その日のローカル新聞に、小さな見出しで『青年、マムシに咬まれる』という記事が載った。その記事とは、次の通りである。

昨夜九時頃、会社員大島浩三さん(21)は田園地帯の農道でマムシと遭遇、左足先を咬まれるというアクシデントに見舞われた。直ちに病院へ運ばれ、救命治療を受けた。マムシは、強毒を持つ凶暴な蛇である。手当てが遅れれば死に至るケースもあるという。特に秋口のマムシは仔を孕むというから攻撃的で獰猛だといわれている。

大島さんは昨夜、田園地帯を散歩しながら満天の星空を観察中だった。その途中、道路上でとぐろを巻いていたマムシをうっかり踏みつけたらしい。咬まれたショックで気が動転し、道路にうずくまっているところを通りかかった人に発見された。

直ちに救急車が要請され、市内の総合病院へ緊急搬送されたという。救命治療にあたった医師によると、患者の精神的ショックは大きく、多少の意識混濁が見られたものの、命には別状無いと話していた。

記事は、社会面のずっと下の方だから、そう目立つものではなかったが、もしかすると、この刺激的で、グロテスクな記事がきっかけで、それは起こったのかも知れない。朝、真っ先に好奇心をあらわにしたのは、佐藤である。

佐藤は、印刷会社の営業マンで、いつもより早めに会社を飛び出すと、得意先回りを後回しにして大通りの方へ車を向けた。
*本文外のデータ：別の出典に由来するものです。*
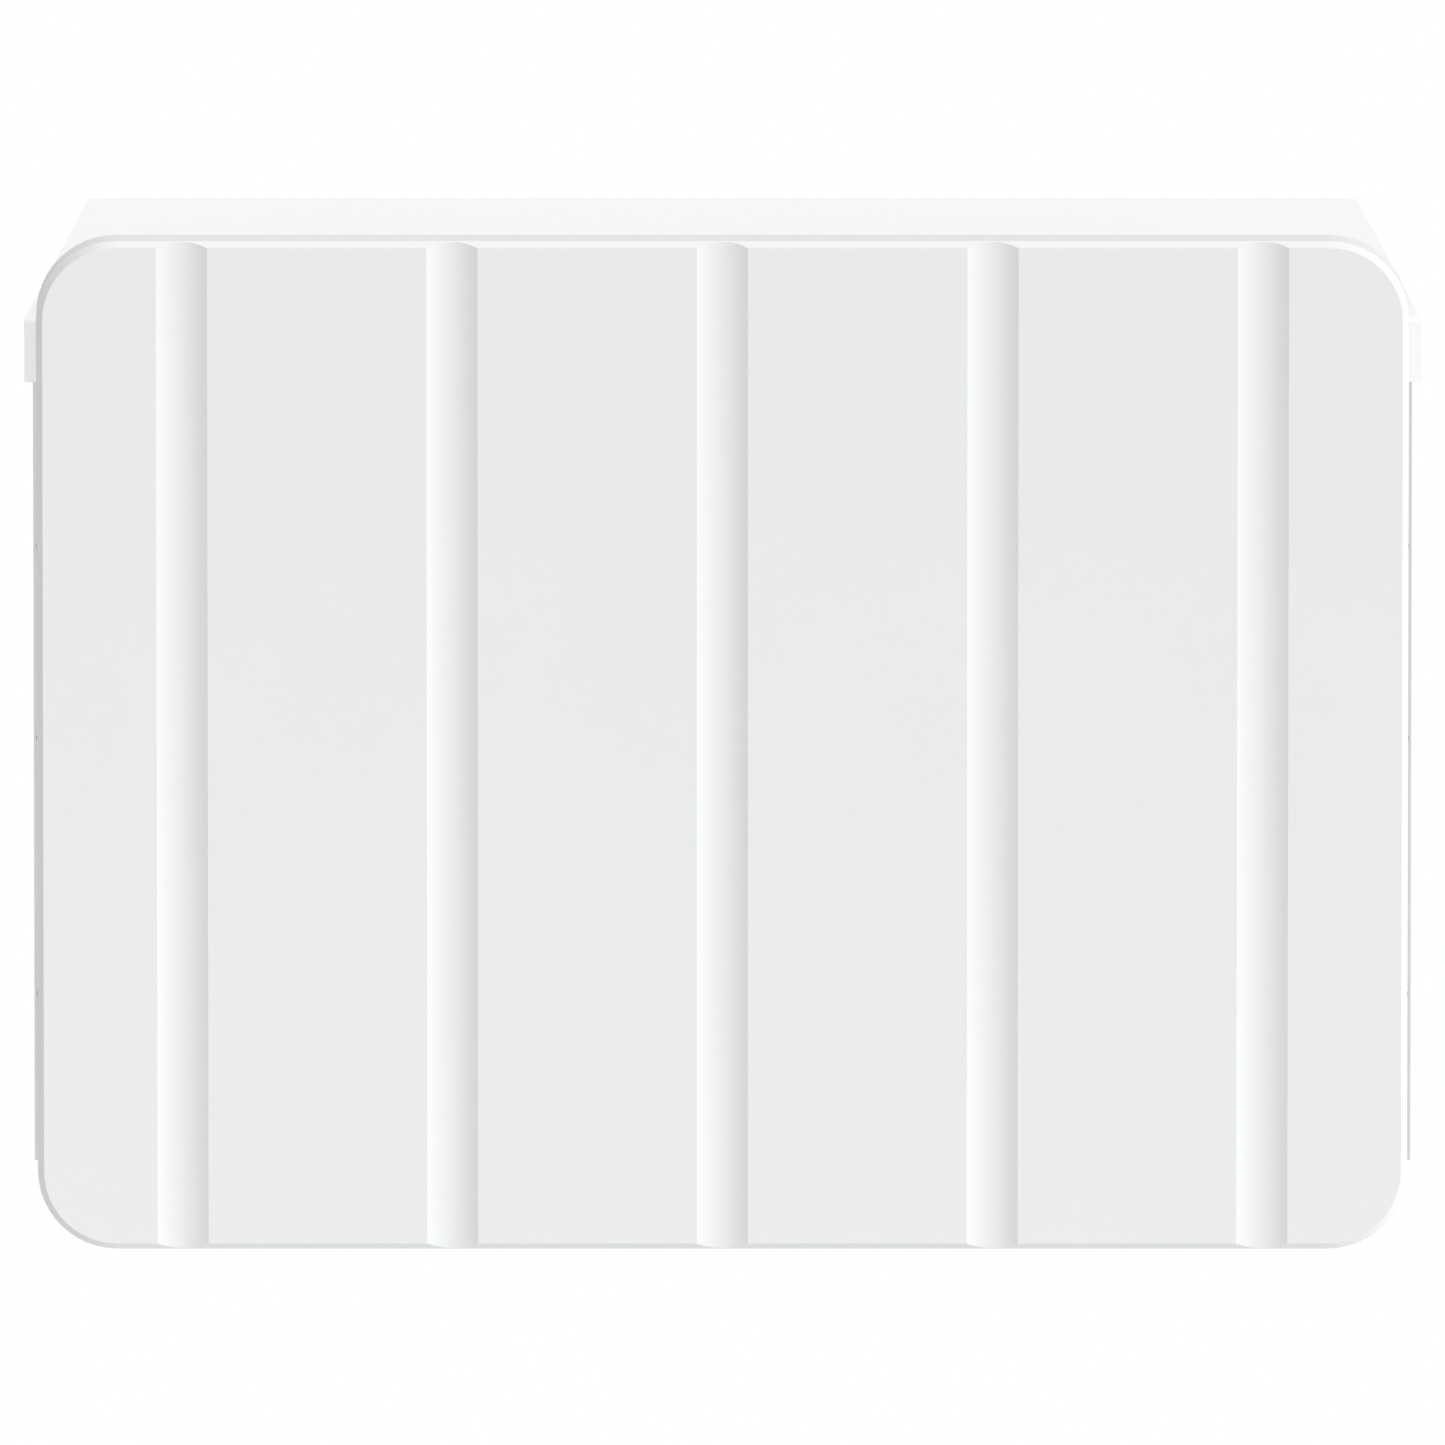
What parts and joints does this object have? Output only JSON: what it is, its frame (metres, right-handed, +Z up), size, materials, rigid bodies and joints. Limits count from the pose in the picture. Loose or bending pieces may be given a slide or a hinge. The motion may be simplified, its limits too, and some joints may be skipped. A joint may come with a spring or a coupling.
{
  "type": "wall battery unit",
  "caption": "Wide wall-hung storage battery with a fluted, round-cornered push-on cover, a sloped rain hood and a tapered chassis that holds cells, inverters and a wiring bay.",
  "frame": {"origin": "centre of the wall bracket's bolt pattern on the wall face", "axes": "+X to the right seen from the front, +Y into the wall, +Z up; the front faces -Y"},
  "size_m": [1.075, 0.19, 0.791],
  "materials": {
    "cover_shell": "satin white moulding",
    "chassis_paint": "fine white powder coat",
    "panel_paint": "fine white powder coat",
    "hood_paint": "fine white powder coat",
    "galvanised": "zinc coated sheet",
    "bright_steel": "bright zinc plate",
    "black_plastic": "moulded",
    "device_grey": "moulded",
    "foam_rubber": "closed cell",
    "cell_film": "heat-shrink film over the can",
    "clear_lid": "clear polycarbonate",
    "bare_aluminium": "mill finish",
    "separator_foam": "aerogel sheet",
    "copper_bar": "bare copper",
    "inverter_case": "dark powder coat",
    "circuit_board": "solder mask",
    "fuse_ceramic": "glazed",
    "cable_red": "jacket",
    "cable_black": "jacket",
    "brass_bar": "machined",
    "knob_red": "moulded",
    "button_white": "moulded",
    "light_lens": "frosted lens",
    "cast_hub": "die cast"
  },
  "bodies": {
    "chassis": {"ac_plugs": "black_plastic", "ac_trunk": "black_plastic", "battery_cells_lower": "cell_film", "battery_cells_upper": "cell_film", "bay_standoffs": "bare_aluminium", "blanking_plugs": "device_grey", "bracket_lock_screws": "bright_steel", "breaker_body": "device_grey", "button_bezel": "device_grey", "button_switch": "black_plastic", "cell_links": "bare_aluminium", "cell_separators": "separator_foam", "chassis_tub": "chassis_paint", "comms_board": "circuit_board", "conduit_hubs": "cast_hub", "control_tray": "galvanised", "controller_board": "circuit_board", "cover_stud_sockets": "black_plastic", "dc_plugs": "black_plastic", "dc_trunk": "black_plastic", "din_rail": "galvanised", "feed_cable": "cable_black", "front_panel": "panel_paint", "fuse_cable": "cable_red", "fuse_holder": "black_plastic", "ground_bar": "brass_bar", "hanger_rail": "galvanised", "hood_seal_strips": "foam_rubber", "hood_spacers": "chassis_paint", "hub_locknuts": "bright_steel", "inverter_carrier": "bare_aluminium", "isolator_bezel": "device_grey", "isolator_body": "device_grey", "main_contactor": "black_plastic", "main_fuse": "fuse_ceramic", "microinverters": "inverter_case", "module_bands": "bright_steel", "module_end_plates": "bare_aluminium", "module_lid_lower": "clear_lid", "module_lid_upper": "clear_lid", "module_trays": "bare_aluminium", "output_cable": "cable_black", "panel_gasket": "foam_rubber", "panel_screws": "bright_steel", "pressure_vent": "device_grey", "rain_hood": "hood_paint", "riser_negative": "copper_bar", "riser_positive": "copper_bar", "status_light": "light_lens", "terminal_block": "device_grey", "wall_bracket": "galvanised", "wall_spacer_feet": "foam_rubber", "wiring_bay_wall": "galvanised"},
    "cover": {"front_cover": "cover_shell", "cover_bars": "galvanised", "cover_ball_studs": "bright_steel"},
    "isolator_handle": {"isolator_knob": "knob_red", "isolator_shaft": "bright_steel"},
    "power_button": {"power_button": "button_white"},
    "breaker_toggle": {"breaker_lever": "black_plastic"}
  },
  "joints": [
    {"name": "cover_pull", "type": "slide", "parent": "chassis", "child": "cover", "axis": [0, -1, 0], "range_m": [0, 0.3]},
    {"name": "isolator_turn", "type": "hinge", "parent": "chassis", "child": "isolator_handle", "pos_m": [0.5145, -0.07, -0.04], "axis": [1, 0, 0], "range_deg": [0, 90]},
    {"name": "button_press", "type": "slide", "parent": "chassis", "child": "power_button", "axis": [-1, 0, 0], "range_m": [0, 0.0025], "stiffness_N_per_m": 600, "springref_m": -0.001},
    {"name": "breaker_flip", "type": "hinge", "parent": "chassis", "child": "breaker_toggle", "pos_m": [0.44, -0.144, 0.13], "axis": [1, 0, 0], "range_deg": [0, 50]}
  ]
}
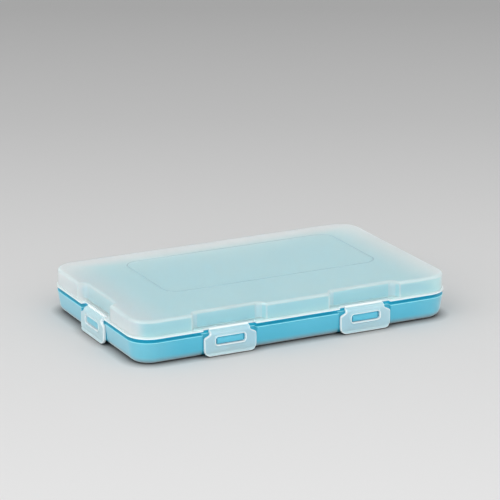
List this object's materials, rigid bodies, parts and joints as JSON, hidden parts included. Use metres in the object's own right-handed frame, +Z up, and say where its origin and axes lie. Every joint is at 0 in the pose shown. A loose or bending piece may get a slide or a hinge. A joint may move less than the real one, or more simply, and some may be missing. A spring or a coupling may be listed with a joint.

病院は、そう遠くないところにあったが、たどり着くまでにかなり手間取ったのは、信号機の多さと、病院の建物が見えるにつれて車の流れが悪くなったせいである。

そのじれったさに、佐藤は何度も顔をしかめた。煙草を何本か吸い終わった頃、ようやく病院の広い駐車場が見えてきたが、そこにはすでにかなりの車が停まっている。バスを降りて、とぼとぼと歩いて行く人たちの姿も見える。杖をついている老人の姿もあった。

病院は、この近郷では一番大きい総合病院だったので、患者たちが先を争って訪れるらしい。駐車場では、制服姿の警備員が車を誘導しているのが見えた。佐藤は、警備員を尻目に職員専用の駐車場へ車を向けると、素知らぬ顔で車を停め、すぐ目の前の六階建ての病棟を見上げた。それから含み笑いを浮かべた。